2) The experiments must be satisfied with the positions and angles through their
detectors. They will probably be concerned that the angles are nearly zero, but will be
satisfied as long as the positions don't move.
3) We would like to be centered in the low beta quads.
Any one of these three can be used to set the correctors. Any actual setting of the
correctors will be a compromise between these.
- Get rid of the dry squeeze between stores.
- Tune Meter Studies ??
- "Slow response" of BPMs to separators ?? - See data from Jun 20th, 2001.
Low Priority
- Electron Lens -- 1 shift -- Vladimir Shiltsev
They have a standing request for 1 shift periods.
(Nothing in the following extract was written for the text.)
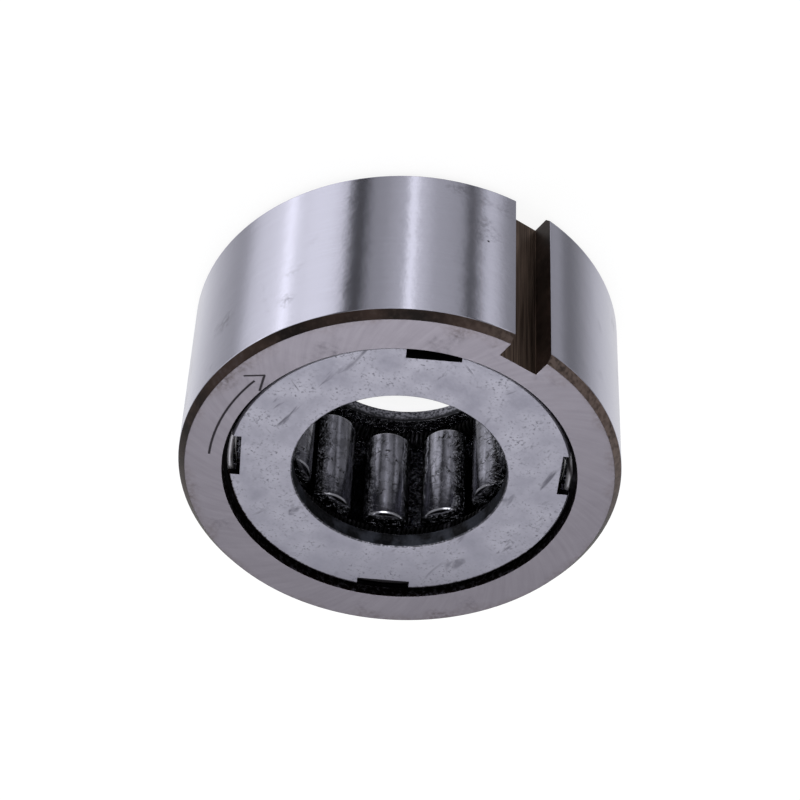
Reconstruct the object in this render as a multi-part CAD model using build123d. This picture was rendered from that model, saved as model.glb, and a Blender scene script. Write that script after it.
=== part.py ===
from build123d import *

import math
import os

# A one-way sprag clutch of the kind that replaces a 52 mm ball bearing: a keyed outer race with a
# plain ground track, twelve wedge-shaped sprags in a drum cage, two garter springs that tip them,
# and a side plate at each end held by a round-wire snap ring.
# Millimetres. +Z runs along the clutch axis, the rear face lies at z = 0 and the keyway faces -Y.

# Outer race, with the wall between its track and its outside diameter
race_diameter = 52.0
race_width = 25.0
race_wall = 5.72
chamfer_radial = 0.8
chamfer_axial = 1.0
recess_step = 0.52
recess_depth = 1.35
keyway_width = 5.0
keyway_depth = 3.0

# Side plates, and the four notches through which their snap ring is squeezed out. The flats of the
# notches are square to each other; each notch is set off sideways from the middle of its side.
plate_sink = 0.75
plate_thickness = 2.0
plate_shaft_clearance = 0.775
plate_rim_clearance = 0.05
plate_edge_break = 0.2
notch_width = 6.3
notch_depth = 1.5
notch_first_angle = 30.8
notch_offsets = (-0.9, -0.5, 1.9, -2.4)

# Round-wire snap ring, half in a groove of the race and half in a groove of the plate's rim
wire_diameter = 0.85
wire_reach = 0.2
wire_clearance = 0.025
ring_land = 0.25
ring_gap_angle = 12.0
ring_gap_centre = 73.0
ring_squeeze_room = 0.15
section_side_count = 8

# Sprags, and the radial space between the track and the shaft that they bridge
sprag_space = 8.455
sprag_count = 12
sprag_first_angle = 24.8
sprag_clearance = 0.03
sprag_plate_clearance = 0.35
sprag_outer_cam = 4.6
sprag_inner_cam = 3.2
sprag_strut_offset = 0.6
sprag_waist_width = 4.5
outer_cam_half_angle = 42.0
inner_cam_half_angle = 62.0
sprag_end_chamfer = 0.2

# Flat tenon at each end of a sprag, which the garter spring bears on
tenon_length = 2.5
tenon_width = 3.2
tenon_height = 1.6
tenon_round = 0.4

# Garter springs
spring_coil_diameter = 2.0
spring_tenon_clearance = 0.2

# Drum cage with one window for each sprag
cage_end_clearance = 0.25
cage_wall = 1.3
cage_tenon_clearance = 0.6
cage_guide_clearance = 0.1
cage_lip_width = 1.0
window_side_clearance = 0.55
window_end_clearance = 0.15

# Levels and radii that follow from the sizes above; heights are measured from the mid-plane
race_radius = race_diameter / 2
track_radius = race_radius - race_wall
recess_radius = track_radius + recess_step
shaft_radius = track_radius - sprag_space
plate_bore_radius = shaft_radius + plate_shaft_clearance
half_width = race_width / 2
plate_top = half_width - plate_sink
plate_bottom = plate_top - plate_thickness
recess_floor = half_width - recess_depth
plate_rim_radius = track_radius - plate_rim_clearance
groove_half = wire_diameter / 2 + wire_clearance
wire_level = recess_floor - ring_land - groove_half
wire_path_radius = track_radius + wire_reach - wire_diameter / 2
race_groove_radius = track_radius + wire_reach + wire_clearance
plate_groove_radius = track_radius - wire_diameter - ring_squeeze_room

pivot_radius = track_radius - sprag_clearance - sprag_outer_cam
inner_cam_radius = shaft_radius + sprag_clearance + sprag_inner_cam
inner_cam_height = math.sqrt(inner_cam_radius**2 - sprag_strut_offset**2)
sprag_half = plate_bottom - sprag_plate_clearance - tenon_length
sprag_pitch = 360 / sprag_count

tenon_middle = pivot_radius + tenon_height / 2 - sprag_clearance
tenon_under = tenon_middle - tenon_height / 2
spring_path_radius = tenon_under - spring_tenon_clearance - spring_coil_diameter / 2
spring_level = (sprag_half + plate_bottom) / 2

cage_inner_radius = tenon_middle + tenon_height / 2 + cage_tenon_clearance
cage_outer_radius = cage_inner_radius + cage_wall
cage_guide_radius = track_radius - cage_guide_clearance
cage_half = plate_bottom - cage_end_clearance
window_half = sprag_half + window_end_clearance
guide_low = window_half + cage_end_clearance
guide_high = cage_half - cage_lip_width
outer_cam_half_width = sprag_outer_cam * math.sin(math.radians(outer_cam_half_angle))
window_width = 2 * (outer_cam_half_width + window_side_clearance)


def turned(outline):
    """Solid of revolution about Z from a closed outline of (radius, height from the mid-plane)."""
    points = [(radius, 0, half_width + height) for radius, height in outline]
    return revolve(make_face(Polyline(*points, close=True)), Axis.Z)


def both_ends(upper):
    """Outline of a turned piece whose lower half mirrors its upper half."""
    return upper + [(radius, -height) for radius, height in reversed(upper)]


def on_circle(radius, angle):
    """Location on a circle about the axis, with local X pointing outwards."""
    return Rot(0, 0, angle) * Pos(radius, 0, half_width)


def bent_wire(path_radius, section_diameter, level, arc=360.0):
    """Round section, drawn with a few flats, carried around the axis and centred on +X."""
    outline = RegularPolygon(section_diameter / 2, section_side_count)
    section = Plane.XZ * Pos(path_radius, half_width + level) * outline
    return Rot(0, 0, -arc / 2) * revolve(section, Axis.Z, arc)


def make_outer_race():
    """Ground ring with chamfered faces, recessed ends, snap-ring grooves and a full-length keyway."""
    ring = turned(
        both_ends(
            [
                (track_radius, wire_level - groove_half),
                (race_groove_radius, wire_level - groove_half),
                (race_groove_radius, wire_level + groove_half),
                (track_radius, wire_level + groove_half),
                (track_radius, recess_floor),
                (recess_radius, recess_floor),
                (recess_radius, half_width),
                (race_radius - chamfer_radial, half_width),
                (race_radius, half_width - chamfer_axial),
            ]
        )
    )
    cutter = Box(2 * keyway_depth, keyway_width, 2 * race_width)
    return ring - on_circle(race_radius, -90) * cutter


def make_front_side_plate():
    """Flat washer with a snap-ring groove in its rim and four notches that lay the ring open."""
    plate = turned(
        [
            (plate_bore_radius, plate_bottom),
            (plate_rim_radius, plate_bottom),
            (plate_rim_radius, wire_level - groove_half),
            (plate_groove_radius, wire_level - groove_half),
            (plate_groove_radius, wire_level + groove_half),
            (plate_rim_radius, wire_level + groove_half),
            (plate_rim_radius, plate_top),
            (plate_bore_radius, plate_top),
        ]
    )
    plate = chamfer(plate.edges().group_by(Axis.Z)[-1], plate_edge_break)
    cutter = Box(2 * notch_depth, notch_width, 2 * race_width)
    for index, offset in enumerate(notch_offsets):
        plate -= on_circle(plate_rim_radius, notch_first_angle + 90 * index) * Pos(0, offset) * cutter
    return plate


def make_front_retaining_ring():
    """Open ring of round spring wire."""
    ring = bent_wire(wire_path_radius, wire_diameter, wire_level, 360 - ring_gap_angle)
    return Rot(0, 0, ring_gap_centre + 180) * ring


def make_front_garter_spring():
    """Endless coil spring under the front tenons, as the envelope of its coils."""
    return bent_wire(spring_path_radius, spring_coil_diameter, spring_level)


def make_cage():
    """Drum with guide rims near both ends and one window for each sprag."""
    drum = turned(
        both_ends(
            [
                (cage_outer_radius, guide_low),
                (cage_guide_radius, guide_low),
                (cage_guide_radius, guide_high),
                (cage_outer_radius, guide_high),
                (cage_outer_radius, cage_half),
                (cage_inner_radius, cage_half),
            ]
        )
    )
    cutter = Box(4 * cage_wall, window_width, 2 * window_half)
    for index in range(sprag_count):
        drum -= on_circle(cage_outer_radius, sprag_first_angle + index * sprag_pitch) * cutter
    return drum


def sprag_outline():
    """Wedge profile with X outwards: two cam arcs with offset centres, joined by hollow flanks."""
    outer = math.radians(outer_cam_half_angle)
    inner = math.radians(inner_cam_half_angle)
    outer_x = pivot_radius + sprag_outer_cam * math.cos(outer)
    outer_y = outer_cam_half_width
    inner_x = inner_cam_height - sprag_inner_cam * math.cos(inner)
    inner_y = sprag_inner_cam * math.sin(inner)
    waist_x = (outer_x + inner_x) / 2
    waist_y = sprag_waist_width / 2
    offset = sprag_strut_offset
    return make_face(
        [
            ThreePointArc(
                (outer_x, -outer_y), (pivot_radius + sprag_outer_cam, 0), (outer_x, outer_y)
            ),
            ThreePointArc(
                (outer_x, outer_y), (waist_x, offset / 2 + waist_y), (inner_x, offset + inner_y)
            ),
            ThreePointArc(
                (inner_x, offset + inner_y),
                (inner_cam_height - sprag_inner_cam, offset),
                (inner_x, offset - inner_y),
            ),
            ThreePointArc(
                (inner_x, offset - inner_y), (waist_x, offset / 2 - waist_y), (outer_x, -outer_y)
            ),
        ]
    )


def make_sprag():
    """One sprag on the +X side: cam profile over the working length and a flat tenon at each end."""
    body = extrude(sprag_outline(), sprag_half, both=True)
    ends = body.edges().group_by(Axis.Z)
    body = chamfer(ends[0] + ends[-1], sprag_end_chamfer)
    section = Pos(tenon_middle, 0) * RectangleRounded(tenon_height, tenon_width, tenon_round)
    tenons = extrude(section, sprag_half + tenon_length, both=True)
    return Pos(0, 0, half_width) * (body + tenons)


def mirrored(piece):
    """The same piece at the rear end."""
    return mirror(piece, Plane.XY.offset(half_width))


front = {
    "front_side_plate": make_front_side_plate(),
    "front_retaining_ring": make_front_retaining_ring(),
    "front_garter_spring": make_front_garter_spring(),
}
pieces = {"outer_race": make_outer_race(), "cage": make_cage()}
for name, piece in front.items():
    pieces[name] = piece
    pieces[name.replace("front", "rear")] = mirrored(piece)
sprag = make_sprag()
for index in range(sprag_count):
    pieces[f"sprag_{index + 1:02d}"] = Rot(0, 0, sprag_first_angle + index * sprag_pitch) * sprag

os.makedirs("parts", exist_ok=True)
for name, piece in pieces.items():
    export_step(piece, f"parts/{name}.step")
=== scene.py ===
import bpy
import math
from mathutils import Matrix, Vector


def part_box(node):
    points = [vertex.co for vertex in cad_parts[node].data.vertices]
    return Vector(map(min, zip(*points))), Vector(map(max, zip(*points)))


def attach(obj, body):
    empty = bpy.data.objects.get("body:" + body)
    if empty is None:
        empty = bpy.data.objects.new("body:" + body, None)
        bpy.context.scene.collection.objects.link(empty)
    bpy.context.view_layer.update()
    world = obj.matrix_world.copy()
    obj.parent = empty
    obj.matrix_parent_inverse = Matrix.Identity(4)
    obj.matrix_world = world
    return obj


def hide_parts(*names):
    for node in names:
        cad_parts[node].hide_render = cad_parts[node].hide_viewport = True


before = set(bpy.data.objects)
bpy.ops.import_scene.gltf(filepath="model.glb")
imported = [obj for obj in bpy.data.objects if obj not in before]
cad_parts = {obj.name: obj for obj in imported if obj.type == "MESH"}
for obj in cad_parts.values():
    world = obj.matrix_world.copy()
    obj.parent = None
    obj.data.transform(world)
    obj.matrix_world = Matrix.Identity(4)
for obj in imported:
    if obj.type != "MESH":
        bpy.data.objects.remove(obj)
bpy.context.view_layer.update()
MM = 0.001

# ---------------------------------------------------------------------------------------------
# Studio: the clutch lies on its rear face on a white table, seen from above at 46 degrees with
# the camera held upside down, so that the keyed side of the race is at the top of the picture.
# Directions round the table are headings in degrees, counted from the X axis towards Y.
race_low, race_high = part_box("outer_race")
race_radius = race_high.x
race_top = race_high.z
middle = Vector((0, 0, race_top / 2))

CAMERA_AZIMUTH = math.radians(33.3)
CAMERA_ELEVATION = math.radians(45.8)
CAMERA_DISTANCE = 310.2 * MM
CAMERA_ROLL = math.radians(182.9)
CAMERA_LENS = 115.6
SENSOR_WIDTH = 36
camera_aim = Vector((0.3, 0.2, 11.8)) * MM
camera_data = bpy.data.cameras.new("camera")
camera_data.lens = CAMERA_LENS
camera_data.sensor_width = SENSOR_WIDTH
camera_data.clip_start = 0.01
camera_data.clip_end = 10
camera = bpy.data.objects.new("camera", camera_data)
bpy.context.scene.collection.objects.link(camera)
across = Vector((math.cos(CAMERA_AZIMUTH), math.sin(CAMERA_AZIMUTH), 0))
back = Vector((
    math.sin(CAMERA_AZIMUTH) * math.cos(CAMERA_ELEVATION),
    -math.cos(CAMERA_AZIMUTH) * math.cos(CAMERA_ELEVATION),
    math.sin(CAMERA_ELEVATION),
))
level_view = Matrix((across, back.cross(across), back)).transposed()
camera.matrix_world = (
    Matrix.Translation(camera_aim + CAMERA_DISTANCE * back)
    @ (level_view @ Matrix.Rotation(CAMERA_ROLL, 3, "Z")).to_4x4()
)
bpy.context.scene.camera = camera
bpy.context.scene.view_settings.view_transform = "Standard"


def add(tree, kind, inputs=(), **settings):
    """A node with its settings; an input is a value or the socket that it is linked from."""
    made = tree.nodes.new(kind)
    for name, value in settings.items():
        setattr(made, name, value)
    for socket, value in dict(inputs).items():
        if isinstance(value, bpy.types.NodeSocket):
            tree.links.new(value, made.inputs[socket])
        else:
            made.inputs[socket].default_value = value
    return made


def math_of(tree, operation, *values):
    """The outcome of one Math node."""
    return add(tree, "ShaderNodeMath", dict(enumerate(values)), operation=operation).outputs[0]


def vector_of(tree, operation, *values):
    """The vector that one Vector Math node gives."""
    return add(tree, "ShaderNodeVectorMath", dict(enumerate(values)), operation=operation).outputs[0]


def dot_of(tree, first, second):
    """How far two directions agree: 1 along each other, 0 square, -1 opposed."""
    inputs = {0: first, 1: second}
    return add(tree, "ShaderNodeVectorMath", inputs, operation="DOT_PRODUCT").outputs["Value"]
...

- Look at Photomultiplier signals for Flying Wires -- 8 hours -- Church
- Optics Match between A1 Line and Tev. -- ~2 hours ? -- Tev coordinator or on call
person.
The problem is the observed emittance blow up (according to MI Flying Wires) for
"round trip protons" during reverse injection. On Jun 21st, during reverse
injection, the proton vert emits were measured as 10 pi (MI, $2B) to 22 pi (Tev) to 16 pi
(MI, $2A). As a first look at this, I think we should look at the effects of 1 bumps in
the Tev on the trajectories back through the A1 line and into the MI. We can compare these
to what we expect for the design optics to try to find quad errors. I don't know if this
will be sensitive enough, but it is something to try. On July 5th, Bruce found that the A1
line multiwires were all IN. On July 6th, we repeated the "round trip" emittance
measurement and found that we were only blowing up the proton vert emits by about 2-3 pi.
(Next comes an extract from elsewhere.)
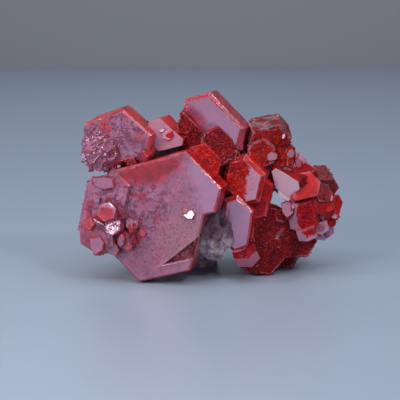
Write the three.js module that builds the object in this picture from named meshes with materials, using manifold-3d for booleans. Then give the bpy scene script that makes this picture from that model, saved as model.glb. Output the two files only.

This is small enough to make this a low priority.
- Optics Match between P1 Line and Tev -- 2 hours ? -- Tev coordinator or on call person
This is not a priority, but is something we should eventually check.
Mostly Completed Studies
- Separator Scans at the IPs - Change A17 Vert polarity ??
- E48 Kicker Timing -- The problem is that the first pbar bunch in the train of four has a
very different injection oscillation and ends up with a bigger emittance. The timing
adjustments from June 29th seem to have largely fixed this.